Sanyam Jain
Sanyam Jain

Reputation: 383

Ruby Array Having Hash Pairs?

I have the ruby array as following :

array = [{"id"=>8, "book_id"=>14238}, {"id"=>5, "book_id"=>14238}, {"id"=>7, "book_id"=>10743}, {"id"=>9, "book_id"=>10743}]

I want a new array combining the result of ids having same book_id.

Expected Result:

array = [{"book_id"=>14238, "id"=>[8,5]}, {"book_id"=>10743, "id"=>[7,9]}]

Upvotes: 1

Views: 69

Answers (3)

Cary Swoveland
Cary Swoveland

Reputation: 110675

You can also do this using the form of Hash#update (a.k.a. merge!) that employs a block to resolve the values of keys that are contained in both of the hashes being merged.

Code

def aggregate(arr)
  arr.each_with_object({}) do |g,h|
    f = { g["book_id"]=>{ "id"=>[g["id"]], "book_id"=>g["book_id"] } }
    h.update(f) do |_,ov,nv|
      ov["id"] << nv["id"].first
      ov
    end
  end.values
end

Example

arr = [{"id"=>8, "book_id"=>14238}, {"id"=>5, "book_id"=>14238},
       {"id"=>7, "book_id"=>10743}, {"id"=>9, "book_id"=>10743},
       {"id"=>6, "book_id"=>10511}]

aggregate(arr)
  #=> [{"id"=>[8, 5], "book_id"=>14238},
  #    {"id"=>[7, 9], "book_id"=>10743},
  #    {"id"=>[6],    "book_id"=>10511}]

Alternative output

Depending on your requirements, you might consider building a single hash instead of another array of hashes:

def aggregate(arr)
  arr.each_with_object({}) { |g,h|
    h.update({ g["book_id"]=>[g["id"]] }) { |_,ov,nv| ov+nv } }
end

aggregate(arr)
  #=> {14238=>[8, 5], 10743=>[7, 9], 10511=>[6]}

Upvotes: 1

the Tin Man
the Tin Man

Reputation: 160551

I'd use a hash for the output for easier lookups and/or reuse:

array = [{"id"=>8, "book_id"=>14238}, {"id"=>5, "book_id"=>14238}, {"id"=>7, "book_id"=>10743}, {"id"=>9, "book_id"=>10743}]

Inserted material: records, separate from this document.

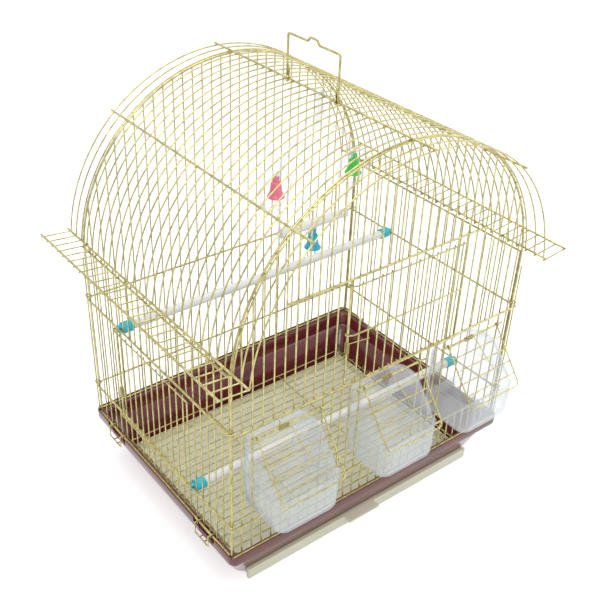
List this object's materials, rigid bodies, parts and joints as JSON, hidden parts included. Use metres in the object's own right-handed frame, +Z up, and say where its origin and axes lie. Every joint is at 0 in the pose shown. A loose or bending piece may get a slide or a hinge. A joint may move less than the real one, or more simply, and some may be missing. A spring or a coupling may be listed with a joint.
{
  "type": "bird cage",
  "caption": "Round-top wire bird cage with feeder flaps, clear cups, two sprung doors, perches, a swing with bells and a base with a slide-out drawer.",
  "frame": {"origin": "centre of the base's underside", "axes": "+X along the front wall to the right, -Y out of the front, +Z up"},
  "size_m": [0.448, 0.3588, 0.5176],
  "materials": {
    "gold_wire": "glossy gold lacquer",
    "spring_steel": "plated spring wire",
    "burgundy_plastic": "glossy moulded",
    "cream_plastic": "satin moulded",
    "clear_plastic": "clear moulded",
    "white_plastic": "satin moulded",
    "translucent_plastic": "milky moulded",
    "cyan_plastic": "glossy moulded",
    "pink_plastic": "glossy moulded",
    "green_plastic": "glossy moulded",
    "blue_plastic": "glossy moulded"
  },
  "bodies": {
    "cage": {"base_tray": "burgundy_plastic", "floor_grate": "gold_wire", "front_panel": "gold_wire", "front_arch": "gold_wire", "back_panel": "gold_wire", "back_arch": "gold_wire", "left_panel": "gold_wire", "right_panel": "gold_wire", "roof_panel": "gold_wire", "ridge_rod": "gold_wire", "corner_clips": "gold_wire", "roof_clips": "gold_wire", "upper_perch": "white_plastic", "upper_perch_caps": "cyan_plastic", "lower_perch": "white_plastic", "lower_perch_caps": "cyan_plastic", "front_door_hinge": "gold_wire", "side_door_hinge": "gold_wire", "hinge_springs": "spring_steel", "flap_hinge_rod_1": "gold_wire", "feeder_cup_1": "clear_plastic", "flap_hinge_rod_2": "gold_wire", "feeder_cup_2": "clear_plastic", "flap_hinge_rod_3": "gold_wire", "feeder_cup_3": "clear_plastic"},
    "drawer": {"slide_out_drawer": "cream_plastic"},
    "handle": {"carry_handle": "gold_wire"},
    "front_door": {"front_door": "gold_wire"},
    "side_door": {"side_door": "gold_wire"},
    "swing": {"swing_frame": "translucent_plastic", "swing_bar": "white_plastic"},
    "flap_1": {"feeder_flap_1": "gold_wire"},
    "flap_2": {"feeder_flap_2": "gold_wire"},
    "flap_3": {"feeder_flap_3": "gold_wire"},
    "pink_bell": {"pink_bell": "pink_plastic"},
    "green_bell": {"green_bell": "green_plastic"},
    "blue_bell": {"blue_bell": "blue_plastic"},
    "latch_front_left": {"latch_front_left": "gold_wire"},
    "latch_back_left": {"latch_back_left": "gold_wire"},
    "latch_front_right": {"latch_front_right": "gold_wire"},
    "latch_back_right": {"latch_back_right": "gold_wire"}
  },
  "joints": [
    {"name": "drawer_slide", "type": "slide", "parent": "cage", "child": "drawer", "axis": [0, -1, 0], "range_m": [0, 0.24]},
    {"name": "handle_hinge", "type": "hinge", "parent": "cage", "child": "handle", "pos_m": [0, 0, 0.46705], "axis": [0, 1, 0], "range_deg": [-80, 80]},
    {"name": "front_door_hinge", "type": "hinge", "parent": "cage", "child": "front_door", "pos_m": [-0.05987, -0.143, 0.284], "axis": [0, 0, -1], "range_deg": [0, 110], "stiffness_Nm_per_rad": 0.02, "springref_deg": -34.38, "deforming": ["hinge_springs"]},
    {"name": "side_door_hinge", "type": "hinge", "parent": "cage", "child": "side_door", "pos_m": [-0.192, 0.07448, 0.162], "axis": [0, 0, -1], "range_deg": [0, 110], "stiffness_Nm_per_rad": 0.02, "springref_deg": -34.38, "deforming": ["hinge_springs"]},
    {"name": "flap_1_hinge", "type": "hinge", "parent": "cage", "child": "flap_1", "pos_m": [-0.12574, -0.143, 0.208], "axis": [-1, 0, 0], "range_deg": [0, 95], "stiffness_Nm_per_rad": 0.01, "springref_deg": -34.38, "deforming": ["hinge_springs"]},
    {"name": "flap_2_hinge", "type": "hinge", "parent": "cage", "child": "flap_2", "pos_m": [0.00599, -0.143, 0.208], "axis": [-1, 0, 0], "range_deg": [0, 95], "stiffness_Nm_per_rad": 0.01, "springref_deg": -34.38, "deforming": ["hinge_springs"]},
    {"name": "flap_3_hinge", "type": "hinge", "parent": "cage", "child": "flap_3", "pos_m": [0.12574, -0.143, 0.208], "axis": [-1, 0, 0], "range_deg": [0, 95], "stiffness_Nm_per_rad": 0.01, "springref_deg": -34.38, "deforming": ["hinge_springs"]},
    {"name": "swing_hinge", "type": "hinge", "parent": "cage", "child": "swing", "pos_m": [0, -0.01242, 0.46705], "axis": [0, 1, 0], "range_deg": [-20, 20]},
    {"name": "pink_bell_hinge", "type": "hinge", "parent": "swing", "child": "pink_bell", "pos_m": [-0.05, -0.01242, 0.39255], "axis": [0, 1, 0], "range_deg": [-20, 20]},
    {"name": "green_bell_hinge", "type": "hinge", "parent": "swing", "child": "green_bell", "pos_m": [0.05, -0.01242, 0.39255], "axis": [0, 1, 0], "range_deg": [-20, 20]},
    {"name": "blue_bell_hinge", "type": "hinge", "parent": "swing", "child": "blue_bell", "pos_m": [0, -0.01242, 0.31905], "axis": [0, 1, 0], "range_deg": [-20, 20]},
    {"name": "latch_front_left_hinge", "type": "hinge", "parent": "cage", "child": "latch_front_left", "pos_m": [-0.192, -0.0931, 0.0632], "axis": [0, 1, 0], "range_deg": [0, 100]},
    {"name": "latch_back_left_hinge", "type": "hinge", "parent": "cage", "child": "latch_back_left", "pos_m": [-0.192, 0.0931, 0.0632], "axis": [0, 1, 0], "range_deg": [0, 100]},
    {"name": "latch_front_right_hinge", "type": "hinge", "parent": "cage", "child": "latch_front_right", "pos_m": [0.192, -0.0931, 0.0632], "axis": [0, -1, 0], "range_deg": [0, 100]},
    {"name": "latch_back_right_hinge", "type": "hinge", "parent": "cage", "child": "latch_back_right", "pos_m": [0.192, 0.0931, 0.0632], "axis": [0, -1, 0], "range_deg": [0, 100]}
  ]
}
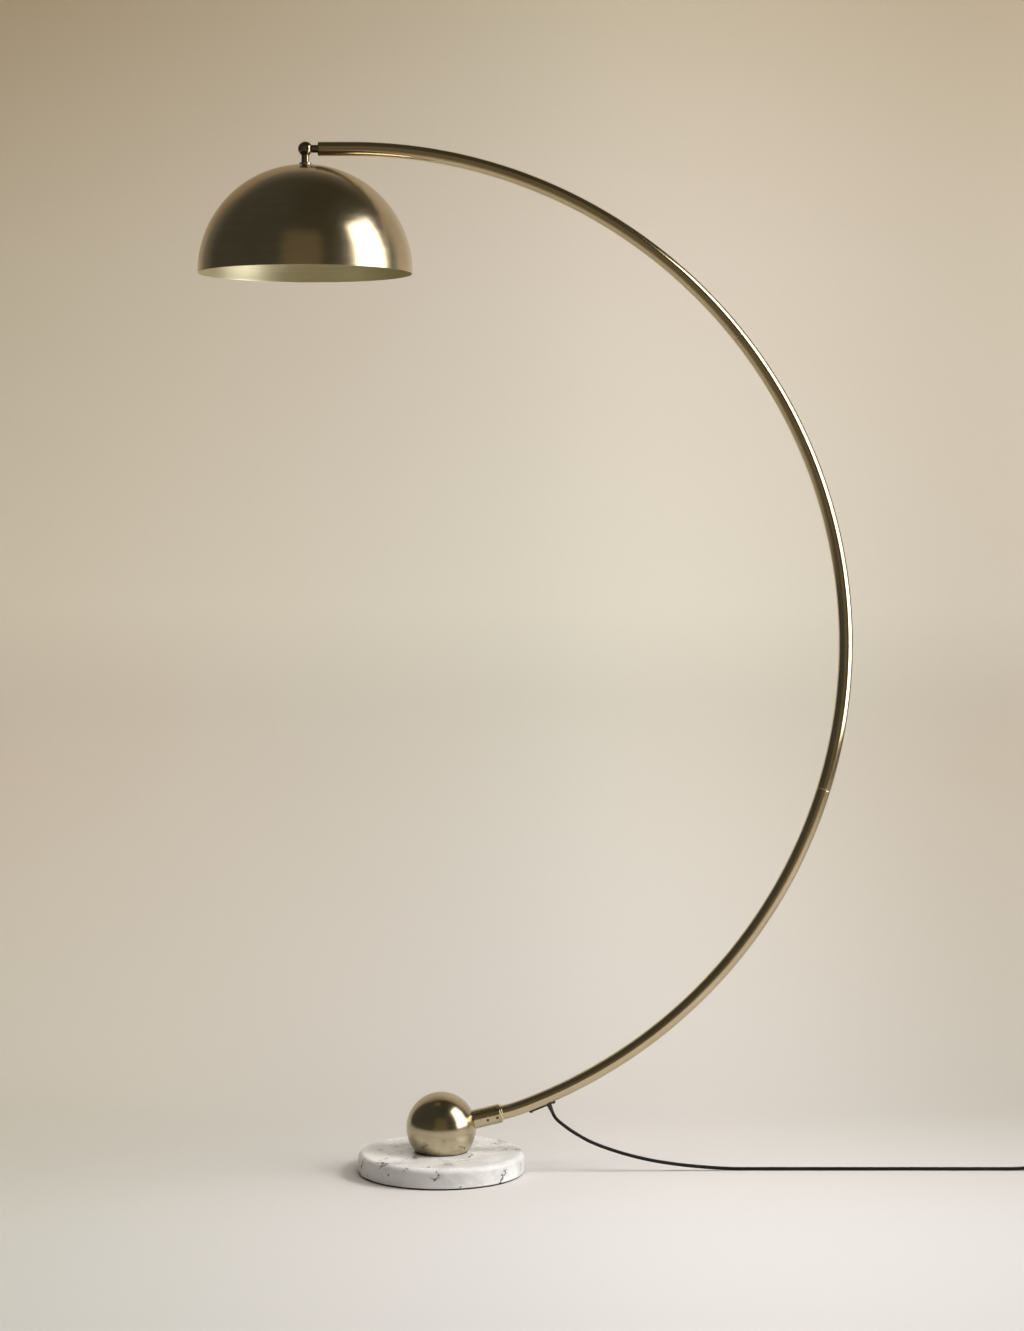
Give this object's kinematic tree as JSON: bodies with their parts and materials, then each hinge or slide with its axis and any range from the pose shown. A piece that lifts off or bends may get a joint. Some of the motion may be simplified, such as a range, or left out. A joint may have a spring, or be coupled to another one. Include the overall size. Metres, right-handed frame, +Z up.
{
  "type": "arc floor lamp",
  "caption": "Floor lamp with a round marble base, a brass ball, a large round arc of brass tube and a tilting half-round dome shade.",
  "frame": {"origin": "centre of the base's underside, on the floor", "axes": "+Z up, +X from the base towards the side that the arc bulges to, +Y square to the arc's plane"},
  "size_m": [1.6545, 0.375, 1.8028],
  "materials": {
    "antique_brass": "satin",
    "dark_bronze": "polished",
    "marble": "satin",
    "black_rubber": "matte",
    "black_plastic": "satin",
    "cord_sheath": "satin",
    "zinc_steel": "satin",
    "black_steel": "satin",
    "fibre": "matte",
    "lead_sheath": "satin",
    "holder_plastic": "satin",
    "bare_brass": "satin",
    "opal_glass": "satin",
    "cap_aluminium": "satin",
    "cap_insulator": "gloss",
    "button_plastic": "satin",
    "nickel": "polished",
    "tie_fabric": "matte"
  },
  "bodies": {
    "stand": {"foot_pad": "black_rubber", "marble_base": "marble", "base_washer": "zinc_steel", "base_bolt": "zinc_steel", "ball_gasket": "black_rubber", "ball": "antique_brass", "arm_sleeve": "antique_brass", "set_screws": "black_steel", "sleeve_ferrule": "bare_brass", "arm_lower": "antique_brass", "arm_middle": "antique_brass", "arm_upper": "antique_brass", "spigot_low": "zinc_steel", "spigot_high": "zinc_steel", "exit_plate": "black_plastic", "exit_screws": "black_steel", "strain_relief": "black_rubber", "arm_lead": "lead_sheath", "arm_end_cap": "dark_bronze", "lamp_cord": "cord_sheath", "plug_cord": "cord_sheath", "cord_tail": "cord_sheath", "cord_coil": "cord_sheath", "coil_tie": "tie_fabric", "switch_base": "black_plastic", "switch_cover": "black_plastic", "switch_block": "holder_plastic", "switch_reliefs": "black_rubber", "plug_body": "black_plastic", "plug_pins": "nickel"},
    "swivel": {"swivel_back": "dark_bronze", "swivel_nut": "zinc_steel", "swivel_washer": "zinc_steel", "pivot_screw": "dark_bronze", "friction_ring": "fibre", "stub_lead": "lead_sheath"},
    "shade": {"swivel_front": "dark_bronze", "stem_collar": "antique_brass", "shade_dome": "antique_brass", "shade_nut": "zinc_steel", "holder_cup": "antique_brass", "holder_nut": "zinc_steel", "holder_body": "holder_plastic", "holder_shell": "bare_brass", "holder_contact": "bare_brass", "shade_lead": "lead_sheath", "bulb_insulator": "cap_insulator", "bulb_cap": "cap_aluminium", "bulb_glass": "opal_glass"},
    "switch_button": {"switch_button": "button_plastic"}
  },
  "joints": [
    {"name": "shade_swivel", "type": "hinge", "parent": "stand", "child": "swivel", "pos_m": [-0.23808, 0, 1.78981], "axis": [1, 0, 0], "range_deg": [-45, 45]},
    {"name": "shade_tilt", "type": "hinge", "parent": "swivel", "child": "shade", "pos_m": [-0.23808, 0, 1.78981], "axis": [0, 1, 0], "range_deg": [-15, 60]},
    {"name": "switch_press", "type": "slide", "parent": "stand", "child": "switch_button", "axis": [0, 0, -1], "range_m": [0, 0.0025], "stiffness_N_per_m": 700, "springref_m": -0.001}
  ]
}
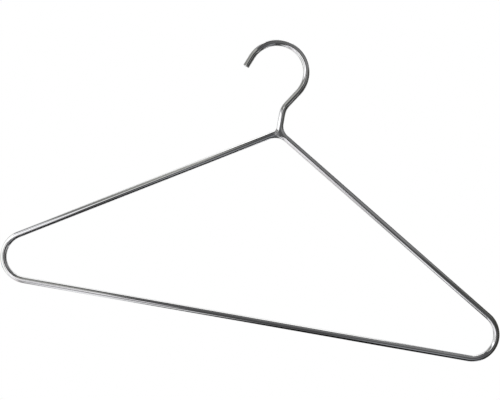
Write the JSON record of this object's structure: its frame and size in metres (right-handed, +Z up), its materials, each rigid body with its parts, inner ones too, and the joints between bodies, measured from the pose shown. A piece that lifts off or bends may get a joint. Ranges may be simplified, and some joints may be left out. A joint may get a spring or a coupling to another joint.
{
  "type": "wire clothes hanger",
  "caption": "Chromed steel rod bent into a rounded triangle for clothes, with a round hook welded to its apex to hang on a rail.",
  "frame": {"origin": "the highest point of the hook's inner side, where the hanger hangs on a rail", "axes": "+Z up, +X along the bar away from the hook's open side, +Y square to the hanger's plane"},
  "size_m": [0.4307, 0.0054, 0.2421],
  "materials": {
    "frame_chrome": "bright plating on drawn steel rod",
    "hook_chrome": "bright plating on drawn steel rod",
    "frame_weld_chrome": "bright plating on ground weld metal, slightly uneven",
    "hook_weld_chrome": "bright plating on ground weld metal, slightly uneven"
  },
  "bodies": {
    "root": {"frame_rod": "frame_chrome", "hook_rod": "hook_chrome", "frame_weld": "frame_weld_chrome", "hook_weld": "hook_weld_chrome"}
  },
  "joints": []
}
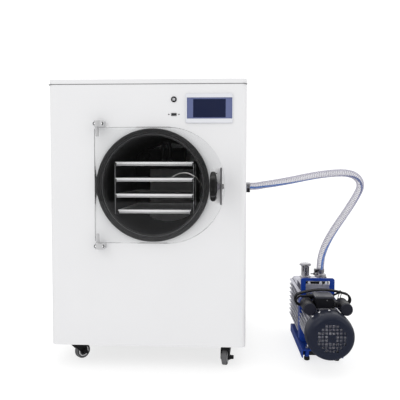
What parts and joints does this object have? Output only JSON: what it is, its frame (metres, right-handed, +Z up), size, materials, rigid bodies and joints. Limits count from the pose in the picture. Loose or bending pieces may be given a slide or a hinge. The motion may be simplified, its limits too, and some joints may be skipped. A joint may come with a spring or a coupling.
{
  "type": "freeze dryer",
  "caption": "Cabinet freeze dryer on casters: shelves in a vacuum chamber behind a clear hinged door, joined by a clear hose to a vacuum pump beside it.",
  "frame": {"origin": "on the floor, under the middle of the cabinet and pump taken together", "axes": "+Z up, the door faces -Y, and the pump stands on the +X side"},
  "size_m": [0.997, 0.7676, 0.868],
  "materials": {
    "cabinet_paint": "satin white powder coat",
    "zinc_steel": "bare zinc plated sheet",
    "stainless_steel": "brushed",
    "chrome_fittings": "polished",
    "shelf_aluminium": "satin",
    "pump_aluminium": "cast, silver grey",
    "pump_blue_paint": "gloss royal blue",
    "clear_acrylic": "polished, clear",
    "clear_hose": "clear, with a blue stripe",
    "black_rubber": "matt black",
    "caster_tread": "matt dark grey",
    "black_plastic": "black",
    "black_steel": "gloss black",
    "copper_tube": "bare copper",
    "display_face": "slate blue face round a dark glass",
    "probe_insulation": "off-white sleeve"
  },
  "bodies": {
    "machine": {"base_frame": "zinc_steel", "front_panel": "cabinet_paint", "side_panel_left": "cabinet_paint", "side_panel_right": "cabinet_paint", "rear_panel": "cabinet_paint", "top_lid": "cabinet_paint", "vacuum_drum": "stainless_steel", "door_gasket": "black_rubber", "drum_cradle": "zinc_steel", "cold_coil": "copper_tube", "shelf_rack": "stainless_steel", "shelf_1": "shelf_aluminium", "shelf_2": "shelf_aluminium", "shelf_3": "shelf_aluminium", "shelf_4": "shelf_aluminium", "heater_conduits": "zinc_steel", "probe_cable": "probe_insulation", "vacuum_port": "stainless_steel", "compressor": "black_steel", "condenser": "shelf_aluminium", "control_box": "zinc_steel", "display_panel": "display_face", "usb_socket": "zinc_steel", "switch_body": "black_plastic", "power_inlet": "black_plastic", "hinge_bracket_upper": "chrome_fittings", "hinge_bracket_lower": "chrome_fittings", "pump_base": "pump_blue_paint", "pump_foot_1": "black_rubber", "pump_foot_2": "black_rubber", "pump_foot_3": "black_rubber", "pump_foot_4": "black_rubber", "pump_bracket": "pump_blue_paint", "oil_case": "pump_aluminium", "motor_housing": "pump_aluminium", "motor_fan_cover": "black_plastic", "terminal_box": "black_plastic", "capacitor_left": "black_plastic", "capacitor_right": "black_plastic", "inlet_port": "chrome_fittings", "exhaust_port": "chrome_fittings", "vacuum_hose": "clear_hose", "power_cord": "black_rubber", "power_plug": "black_rubber"},
    "door": {"door_plate": "clear_acrylic", "handle_bracket": "chrome_fittings"},
    "star_knob": {"star_knob": "black_plastic"},
    "switch_rocker": {"switch_rocker": "black_plastic"},
    "condenser_fan": {"condenser_fan": "black_plastic"},
    "motor_fan": {"motor_fan": "black_plastic"},
    "caster_fork_front_left": {"caster_fork_front_left": "black_plastic"},
    "caster_wheel_front_left": {"caster_wheel_front_left": "caster_tread"},
    "brake_lever_front_left": {"brake_lever_front_left": "black_plastic"},
    "caster_fork_front_right": {"caster_fork_front_right": "black_plastic"},
    "caster_wheel_front_right": {"caster_wheel_front_right": "caster_tread"},
    "brake_lever_front_right": {"brake_lever_front_right": "black_plastic"},
    "caster_fork_rear_left": {"caster_fork_rear_left": "black_plastic"},
    "caster_wheel_rear_left": {"caster_wheel_rear_left": "caster_tread"},
    "caster_fork_rear_right": {"caster_fork_rear_right": "black_plastic"},
    "caster_wheel_rear_right": {"caster_wheel_rear_right": "caster_tread"}
  },
  "joints": [
    {"name": "door_hinge", "type": "hinge", "parent": "machine", "child": "door", "pos_m": [-0.30112, -0.2838, 0.555], "axis": [0, 0, -1], "range_deg": [0, 110]},
    {"name": "star_knob_turn", "type": "hinge", "parent": "door", "child": "star_knob", "pos_m": [0.03938, -0.3418, 0.554], "axis": [1, 0, 0], "continuous": true},
    {"name": "switch_rock", "type": "hinge", "parent": "machine", "child": "switch_rocker", "pos_m": [-0.07912, -0.2595, 0.808], "axis": [1, 0, 0], "range_deg": [0, 14]},
    {"name": "condenser_fan_spin", "type": "hinge", "parent": "machine", "child": "condenser_fan", "pos_m": [-0.01912, 0.2695, 0.1858], "axis": [0, 1, 0], "continuous": true},
    {"name": "motor_fan_spin", "type": "hinge", "parent": "machine", "child": "motor_fan", "pos_m": [0.38088, -0.2905, 0.117], "axis": [0, 1, 0], "continuous": true},
    {"name": "caster_swivel_front_left", "type": "hinge", "parent": "machine", "child": "caster_fork_front_left", "pos_m": [-0.39712, -0.1955, 0.06], "axis": [0, 0, 1], "continuous": true},
    {"name": "caster_roll_front_left", "type": "hinge", "parent": "caster_fork_front_left", "child": "caster_wheel_front_left", "pos_m": [-0.38156, -0.17994, 0.024], "axis": [0.7071, -0.7071, 0], "continuous": true},
    {"name": "brake_press_front_left", "type": "hinge", "parent": "caster_fork_front_left", "child": "brake_lever_front_left", "pos_m": [-0.38156, -0.17994, 0.024], "axis": [0.7071, -0.7071, 0], "range_deg": [0, 35]},
    {"name": "caster_swivel_front_right", "type": "hinge", "parent": "machine", "child": "caster_fork_front_right", "pos_m": [0.07888, -0.1955, 0.06], "axis": [0, 0, 1], "continuous": true},
    {"name": "caster_roll_front_right", "type": "hinge", "parent": "caster_fork_front_right", "child": "caster_wheel_front_right", "pos_m": [0.07506, -0.21717, 0.024], "axis": [-0.9848, 0.1736, 0], "continuous": true},
    {"name": "brake_press_front_right", "type": "hinge", "parent": "caster_fork_front_right", "child": "brake_lever_front_right", "pos_m": [0.07506, -0.21717, 0.024], "axis": [-0.9848, 0.1736, 0], "range_deg": [0, 35]},
    {"name": "caster_swivel_rear_left", "type": "hinge", "parent": "machine", "child": "caster_fork_rear_left", "pos_m": [-0.39712, 0.3165, 0.06], "axis": [0, 0, 1], "continuous": true},
    {"name": "caster_roll_rear_left", "type": "hinge", "parent": "caster_fork_rear_left", "child": "caster_wheel_rear_left", "pos_m": [-0.40464, 0.33717, 0.024], "axis": [0.9397, 0.342, 0], "continuous": true},
    {"name": "caster_swivel_rear_right", "type": "hinge", "parent": "machine", "child": "caster_fork_rear_right", "pos_m": [0.07888, 0.3165, 0.06], "axis": [0, 0, 1], "continuous": true},
    {"name": "caster_roll_rear_right", "type": "hinge", "parent": "caster_fork_rear_right", "child": "caster_wheel_rear_right", "pos_m": [0.08457, 0.33775, 0.024], "axis": [0.9659, -0.2588, 0], "continuous": true}
  ]
}
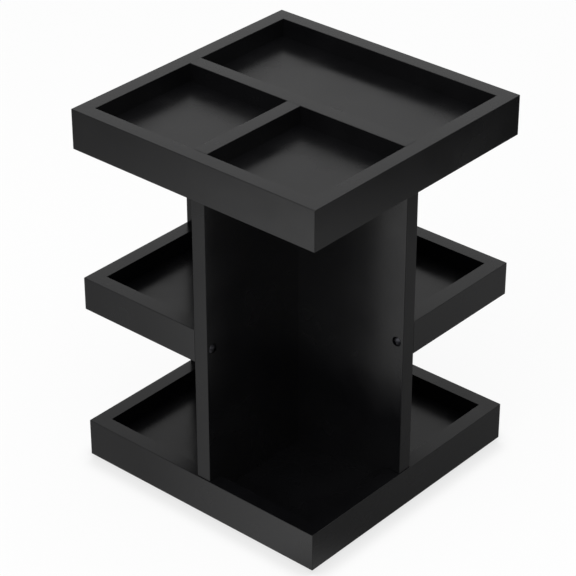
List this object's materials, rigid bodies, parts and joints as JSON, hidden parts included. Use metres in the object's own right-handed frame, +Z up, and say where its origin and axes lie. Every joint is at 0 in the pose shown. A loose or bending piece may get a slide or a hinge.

hash = array.group_by{ |h| h['book_id'] }.map{ |k, v| [k, v.flat_map{ |h| h['id'] }]}.to_h
# => {14238=>[8, 5], 10743=>[7, 9]}

The keys are the book_id values, and the associated array contains the id values.


The expected result of

array = [{"book_id"=>14238, "id"=>[8,5]}, {"book_id"=>10743, "id"=>[7,9]}]

isn't a good structure if you're going to do any sort of lookups in it. Imagine having hundreds or thousands of elements and needing to find "book_id" == 10743 in the array, especially if it's not a sorted list; The array would have to be walked until the desired entry was found. That is a slow process.

Instead, simplify the structure to a simple hash, allowing you to easily locate a value using a simple Hash lookup:

hash[10743]

The lookup will never slow down.

If the resulting data is to be iterated in order by sorting, use

sorted_keys = hash.keys.sort

and

hash.values_at(*sorted_keys)

to extract the values in the sorted order. Or iterate over the hash if the key/values need to be extracted, perhaps for insertion into a database.

Upvotes: 0

Todd Agulnick
Todd Agulnick

Reputation: 1985

I can't say that this is easy to understand, but it is concise:

array.group_by {|item| item["book_id"] }.map do |k, v|
  { "book_id" => k, "id" => v.map {|item| item["id"] } }
end

=> [{"book_id"=>14238, "id"=>[8, 5]}, {"book_id"=>10743, "id"=>[7, 9]}]

The first transformation done by group_by rearranges your array so that items with the same book_id are grouped together:

array.group_by {|item| item["book_id"] }
 => {14238=>[{"id"=>8, "book_id"=>14238}, {"id"=>5, "book_id"=>14238}], 10743=>[{"id"=>7, "book_id"=>10743}, {"id"=>9, "book_id"=>10743}]}

The second transformation (map) reformats the hash produced by the group_by into a list of hashes, and the second map collects the id's into a list.